The Treasury Department found that hundreds of millions of dollars in drug money flowed through HSBC branches in the United States and Mexico. Drug traffickers deposited hundreds of thousands of dollars a day in cash at single branches, using boxes designed to fit precisely through HSBC's bank windows.
Bart Naylor, a financial policy advocate for Public Citizen, a consumer group that for years has begged the feds to take a harder line on bank crimes, says financial crime doesn't just hurt the economy; it deeply affects the lives of ordinary people.
"That teenage girl you knew in high school that became an addict to crack cocaine? That was made possible by HSBC and Standard Chartered taking money-laundering as unseriously as they did," says Naylor. "Shut off money-laundering, you can go a long way toward solving the drug problem and the subsequent gun violence."
The feds, Naylor asserts, have responded with "candy-ass deferred prosecution agreements," in which bankers accept no responsibility and no one goes to jail.
"I call it the immaculate-conception theory of a crime," Naylor says. "A crime was committed, but by no person and no corporation."
In a March appearance before the Senate Judiciary Committee, Attorney General Holder admitted as much, saying that some banks have become "so large that it does become difficult to prosecute them," especially because a criminal charge would have "a negative impact on the national economy."
Standard knew that in Benjamin Lawsky it faced a different adversary. A day before a scheduled hearing on whether its New York license would be revoked, the bank settled, paying a $340 million fine to DFS.
The feds followed with their own sanctions months later, fining Standard $100 million and forcing it to forfeit $227 million more, punishment for "illegally moving millions of dollars through the U.S. financial system on behalf of sanctioned Iranian, Sudanese, Libyan, and Burmese entities." According to the New York Times, the Justice Department, having concluded that the bank had broken no laws, had been on the verge of letting Standard completely off the hook before Lawsky intervened.
True, Lawsky had only managed a fine. But the settlement also forced Standard to install a monitor for two years to watch out for money-laundering violations, and hire permanent monitors to audit "internal procedures."
Lawsky's critics lapsed into a sulky silence. "The industry is not happy with how Ben went after Standard Chartered," says Neil Barofsky, a former federal regulator who oversaw the controversial bank-bailout program.
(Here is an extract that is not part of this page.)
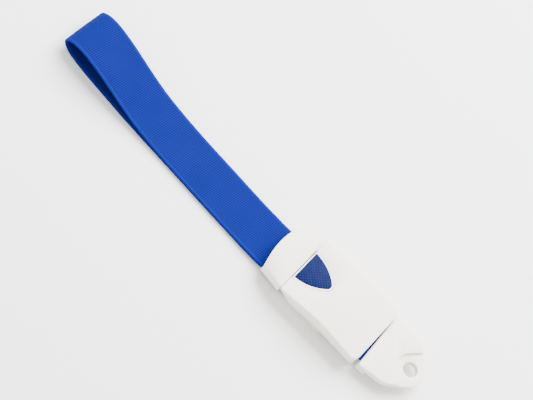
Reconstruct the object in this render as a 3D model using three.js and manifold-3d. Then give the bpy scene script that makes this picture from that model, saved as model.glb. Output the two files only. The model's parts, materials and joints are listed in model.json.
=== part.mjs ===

He and Lawsky worked together as prosecutors in the Southern District of New York.
"He didn't follow the playbook: a lengthy internal investigation where you accept all the bank's arguments, then settle for pennies on the dollar," Barofsky says. "Ben said, 'This is egregious conduct, I'm going to take your license.'"
But the costs of that threat—not to mention stealing the feds' thunder—were clear. "When you do something like that, you're going to piss off everyone," Barofsky adds. "You're going to upset the bankers, because the advantageous status quo is being disrupted. You'll upset the regulators because they're being exposed as not doing their jobs, taking the easy road out, or a road that's acceptable to the banks, or helpful when officials want to take a spin through the revolving door." (That is, when federal regulators leave their government jobs for cushy bank jobs, a phenomenon several investigations have concluded is especially common at the Securities and Exchange Commission.)